The day before the show, my enthusiasm was rekindled by a younger friend of mine. “I don’t care how much it costs. I’m fucking seeing Sunn.” We both agreed that it was an experience that exceeded fiscal responsibility. We stood amongst his friends who offered their excuses, but this review isn’t about what those suckers did on August 11th, 2009. It’s about a loud show in a small room attended by people who crave extreme expression and like it when things get a little kooky.
The Eagle Rock Center for the Arts is an old building that was originally built as a library in 1914. From time to time, it houses shows of various natures, but always acts as a resource for the community, whether it is for an after-school art program, or as a lecture hall. The space is a cherished part of the north eastern Los Angeles area.
The first band to perform was Eagle Twin: a guitar and drum combo that was heavy and droney with a definite hard rock influence. Changing it up between slow, pounding, sluggish tempos and noisily crafted riffs, they did a great job of opening the show. At times they touched on the chaos that would ensue, but they stayed grounded in song structure and traditional musicianship.
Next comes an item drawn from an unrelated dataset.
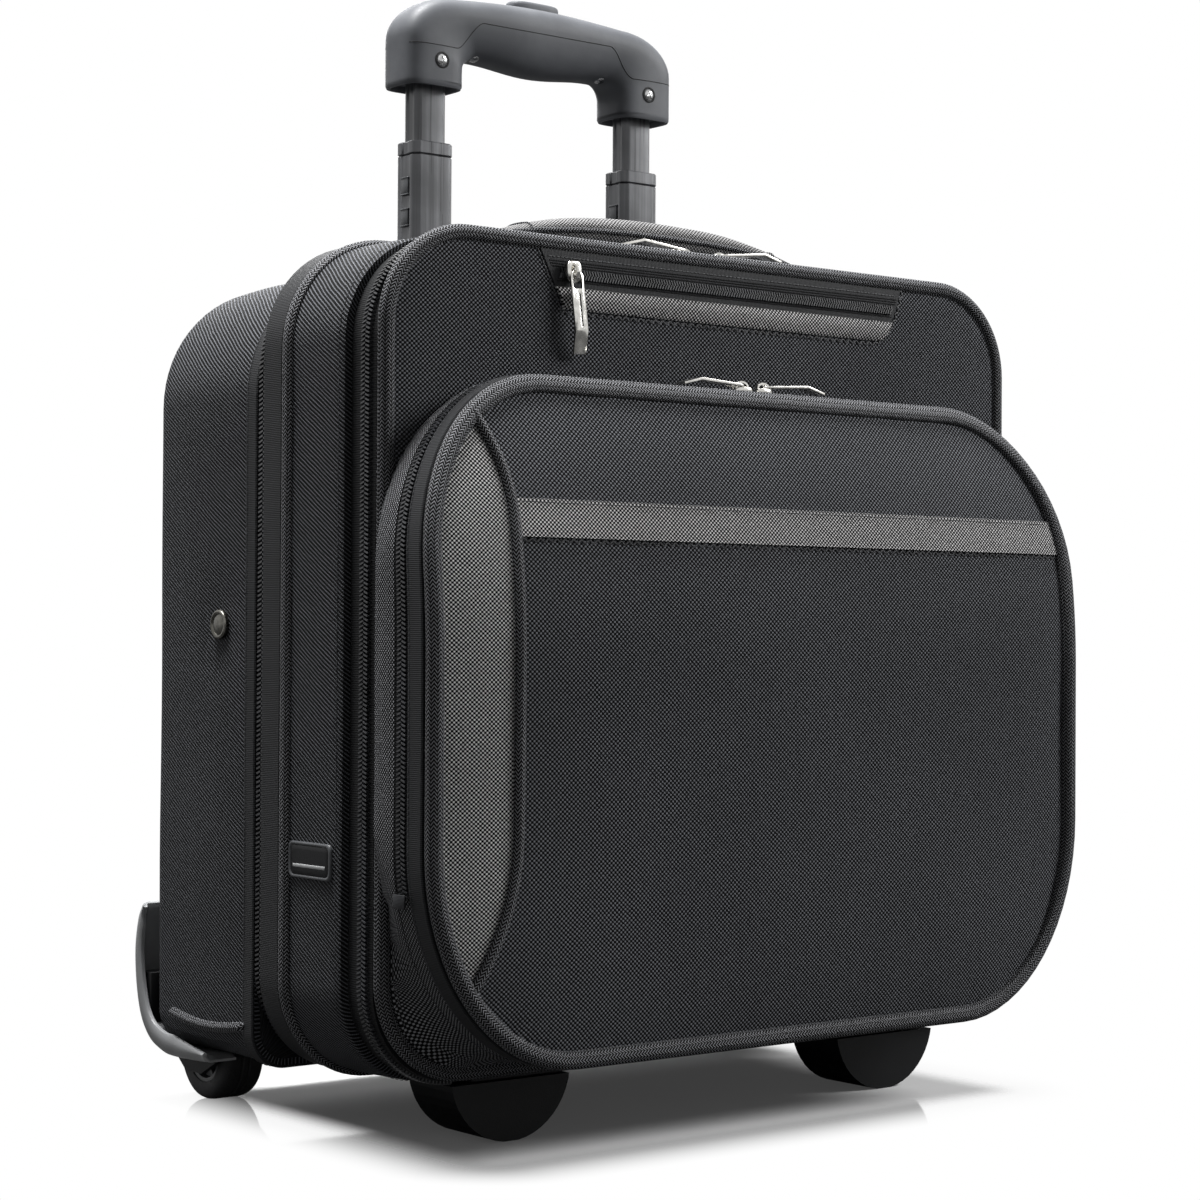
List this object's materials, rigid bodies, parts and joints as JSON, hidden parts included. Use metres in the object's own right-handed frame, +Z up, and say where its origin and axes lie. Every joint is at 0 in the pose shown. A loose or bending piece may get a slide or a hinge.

After Eagle Twin, The Accüsed took the stage. At first, I didn’t know how the crowd of devoted progressive metal fans would react to an old school punk band, then I found out that The Accüsed aren’t actually very punk at all. Playing straight-up crossover metal, they blasted through a set that roused some and gave others a great opportunity to hit the bar. And though their set felt out of place at the show, I’m sure everyone agrees that it was pretty cool when the lead singer did the fire spitting thing. They also gave the head-bangers in attendance their sole chance to mosh it up at the show. It was a chance they took and ran with.
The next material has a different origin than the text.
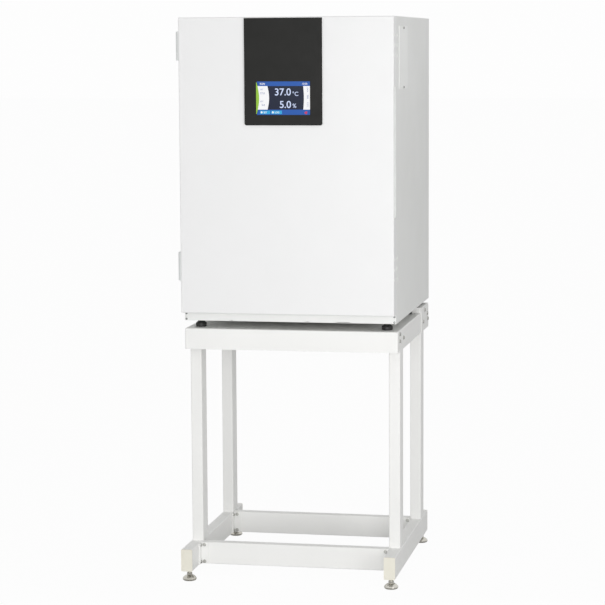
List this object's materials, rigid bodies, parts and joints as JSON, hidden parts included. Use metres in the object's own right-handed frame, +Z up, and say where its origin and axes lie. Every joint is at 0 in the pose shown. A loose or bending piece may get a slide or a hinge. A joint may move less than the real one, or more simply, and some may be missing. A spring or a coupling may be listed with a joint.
{
  "type": "carbon dioxide incubator",
  "caption": "Carbon dioxide incubator with a hinged front door, screen panel and stainless chamber with shelves, standing on a tubular steel stand with levelling feet.",
  "frame": {"origin": "on the floor, at the middle of the part's box seen from above", "axes": "+X to the right seen from the front, +Y from the door to the back, +Z up"},
  "size_m": [0.645, 0.755, 1.634],
  "materials": {
    "stand_paint": "satin powder coat",
    "bracket_steel": "satin powder coat",
    "bolt_steel": "zinc plated",
    "cap_plastic": "matt cream plastic",
    "nickel": "polished nickel plate",
    "foot_plastic": "matt black plastic",
    "cabinet_paint": "satin powder coat",
    "door_paint": "smooth powder coat",
    "door_liner": "smooth powder coat",
    "stainless": "fine brushed stainless",
    "shelf_steel": "polished stainless",
    "fitting_steel": "satin stainless",
    "hinge_steel": "satin nickel plate",
    "panel_black": "satin black plastic",
    "screen": "lit glass front",
    "board": "printed board",
    "grip_plastic": "matt light plastic",
    "gasket": "soft grey vinyl",
    "silicone": "clear-grey silicone",
    "heater": "red-brown silicone",
    "wool": "mineral wool and foam",
    "glass": "clear tempered glass",
    "knob": "matt black plastic",
    "fan": "bare cast",
    "motor": "black enamel",
    "brass": "turned brass",
    "inlet": "matt black plastic",
    "rocker": "glossy black plastic",
    "screw_steel": "zinc plated",
    "plug_plastic": "matt white plastic"
  },
  "bodies": {
    "cabinet": {"access_port": "fitting_steel", "air_duct": "stainless", "base_cross_rails": "stand_paint", "base_pan": "cabinet_paint", "base_side_rails": "stand_paint", "cabinet_hinges": "hinge_steel", "cabinet_screws": "screw_steel", "chamber_liner": "stainless", "chamber_sensors": "fitting_steel", "fan_motor": "motor", "front_frame": "cabinet_paint", "gas_feed": "brass", "gas_inlet": "brass", "heater_mats": "heater", "hinge_plugs": "plug_plastic", "inner_door_brackets": "fitting_steel", "inner_gasket": "silicone", "insulation": "wool", "main_board": "board", "power_inlet": "inlet", "rail_end_caps": "cap_plastic", "rear_cover": "cabinet_paint", "shelf_posts": "shelf_steel", "shelf_runners": "shelf_steel", "side_panel_left": "cabinet_paint", "side_panel_right": "cabinet_paint", "side_plate": "cabinet_paint", "stand_bolts": "bolt_steel", "stand_brackets": "bracket_steel", "stand_legs": "stand_paint", "stand_rear_beam": "stand_paint", "stand_top": "stand_paint", "top_cover": "cabinet_paint"},
    "door": {"door_shell": "door_paint", "door_foam": "wool", "door_inner_panel": "door_liner", "door_gasket": "gasket", "control_panel": "panel_black", "touch_screen": "screen", "display_board": "board", "door_hinges": "hinge_steel", "door_grip": "grip_plastic"},
    "inner_door": {"inner_glass": "glass", "inner_hinge_clamps": "fitting_steel"},
    "latch": {"latch_knob": "knob"},
    "fan": {"fan_wheel": "fan"},
    "stopper": {"port_stopper": "silicone"},
    "rocker": {"power_rocker": "rocker"},
    "pan": {"water_pan": "stainless"},
    "lower_shelf": {"shelf_lower": "shelf_steel"},
    "middle_shelf": {"shelf_middle": "shelf_steel"},
    "upper_shelf": {"shelf_upper": "shelf_steel"},
    "stand_foot_front_left_body": {"stand_foot_front_left": "nickel"},
    "cabinet_foot_front_left_body": {"cabinet_foot_front_left": "foot_plastic"},
    "stand_foot_front_right_body": {"stand_foot_front_right": "nickel"},
    "cabinet_foot_front_right_body": {"cabinet_foot_front_right": "foot_plastic"},
    "stand_foot_rear_left_body": {"stand_foot_rear_left": "nickel"},
    "cabinet_foot_rear_left_body": {"cabinet_foot_rear_left": "foot_plastic"},
    "stand_foot_rear_right_body": {"stand_foot_rear_right": "nickel"},
    "cabinet_foot_rear_right_body": {"cabinet_foot_rear_right": "foot_plastic"}
  },
  "joints": [
    {"name": "door_swing", "type": "hinge", "parent": "cabinet", "child": "door", "pos_m": [-0.315, -0.3215, 1.212], "axis": [0, 0, -1], "range_deg": [0, 120]},
    {"name": "inner_door_swing", "type": "hinge", "parent": "cabinet", "child": "inner_door", "pos_m": [-0.26, -0.3048, 1.1945], "axis": [0, 0, -1], "range_deg": [0, 108]},
    {"name": "latch_turn", "type": "hinge", "parent": "inner_door", "child": "latch", "pos_m": [0.2425, -0.3028, 1.1945], "axis": [0, 1, 0], "range_deg": [0, 90]},
    {"name": "fan_spin", "type": "hinge", "parent": "cabinet", "child": "fan", "pos_m": [0.0035, -0.00585, 1.497], "axis": [0, 0, 1], "continuous": true},
    {"name": "stopper_pull", "type": "slide", "parent": "cabinet", "child": "stopper", "axis": [0, 1, 0], "range_m": [0, 0.03]},
    {"name": "rocker_tip", "type": "hinge", "parent": "cabinet", "child": "rocker", "pos_m": [0.1935, 0.3475, 0.9306], "axis": [-1, 0, 0], "range_deg": [0, 16]},
    {"name": "pan_slide", "type": "slide", "parent": "cabinet", "child": "pan", "axis": [0, -1, 0], "range_m": [0, 0.1]},
    {"name": "lower_shelf_slide", "type": "slide", "parent": "cabinet", "child": "lower_shelf", "axis": [0, -1, 0], "range_m": [0, 0.1]},
    {"name": "middle_shelf_slide", "type": "slide", "parent": "cabinet", "child": "middle_shelf", "axis": [0, -1, 0], "range_m": [0, 0.1]},
    {"name": "upper_shelf_slide", "type": "slide", "parent": "cabinet", "child": "upper_shelf", "axis": [0, -1, 0], "range_m": [0, 0.1]},
    {"name": "stand_foot_front_left_screw", "type": "slide", "parent": "cabinet", "child": "stand_foot_front_left_body", "axis": [0, 0, -1], "range_m": [0, 0.012]},
    {"name": "cabinet_foot_front_left_screw", "type": "slide", "parent": "cabinet", "child": "cabinet_foot_front_left_body", "axis": [0, 0, 1], "range_m": [0, 0.005]},
    {"name": "stand_foot_front_right_screw", "type": "slide", "parent": "cabinet", "child": "stand_foot_front_right_body", "axis": [0, 0, -1], "range_m": [0, 0.012]},
    {"name": "cabinet_foot_front_right_screw", "type": "slide", "parent": "cabinet", "child": "cabinet_foot_front_right_body", "axis": [0, 0, 1], "range_m": [0, 0.005]},
    {"name": "stand_foot_rear_left_screw", "type": "slide", "parent": "cabinet", "child": "stand_foot_rear_left_body", "axis": [0, 0, -1], "range_m": [0, 0.012]},
    {"name": "cabinet_foot_rear_left_screw", "type": "slide", "parent": "cabinet", "child": "cabinet_foot_rear_left_body", "axis": [0, 0, 1], "range_m": [0, 0.005]},
    {"name": "stand_foot_rear_right_screw", "type": "slide", "parent": "cabinet", "child": "stand_foot_rear_right_body", "axis": [0, 0, -1], "range_m": [0, 0.012]},
    {"name": "cabinet_foot_rear_right_screw", "type": "slide", "parent": "cabinet", "child": "cabinet_foot_rear_right_body", "axis": [0, 0, 1], "range_m": [0, 0.005]}
  ],
  "couplings": [
    {"joint": "inner_door_swing", "follows": "door_swing", "ratio": 0.9},
    {"joint": "pan_slide", "follows": "door_swing", "m_per_rad": 0.0475},
    {"joint": "lower_shelf_slide", "follows": "door_swing", "m_per_rad": 0.0475},
    {"joint": "middle_shelf_slide", "follows": "door_swing", "m_per_rad": 0.0475},
    {"joint": "upper_shelf_slide", "follows": "door_swing", "m_per_rad": 0.0475}
  ]
}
Sunn 0))) is not a band I will pretend to be smart enough to fully comprehend. Though I enjoy the amount of thought that goes into it, and I think they’re really good at what they do, they make me feel the way that the Marked Men, Tragedy, or Dillinger Four do. They’re one step ahead of everyone else, and you just have to stand there in awe and appreciate it for what it is. The stage was littered with amps and heads. Outside on the street, an industrial size generator chugged away, fueling the towering electronics. Inside, a fog machine filled the room with periodic eruptions. The crowd was definitely getting tense. I scanned the room, baffled at the amount of people without ear plugs. Did they have any idea what they were in for? Or did they just not care? When three hooded figures—two guitarists and a third guy that does other sound stuff— finally took the stage, I knew that the gates to hell would soon be opened.
They opened with five to ten minutes of harsh, heavy noise. They turned air into a wall that repeatedly slammed you in the face at the speed of sound. They mimicked the sound of airplanes slowly colliding into each other, mountains being torn in half, the moon burrowing itself into the Earth’s core. It’s the sound of destruction and devastation, and it’s so damn glorious to listen to. It puts a big ole stupid smile on my face.
Then the fourth robed figure came out and the cryptic, pseudo-mysticism stuff began. It was still cool, but it can get really cheesy at times. For the remainder of the show, he would vary between chanting, screaming, singing, moaning, and various other creepy oratory noises while the other members continued to crumble the air with cacophony. He did his fair share of ritualistic hand motions and even changed costumes half way through.
Sunn put on one hell of a performance. At times, parts seemed a little dragged out and got a little stale, but they also reached such extreme levels of intensity. It was not uncommon for people to leave the room due to the physical and mental impact that Sunn’s set had on them. If you are at all interested in experiencing brutal, chaotic noise at its fullest potential, do not pass up an opportunity to see this band.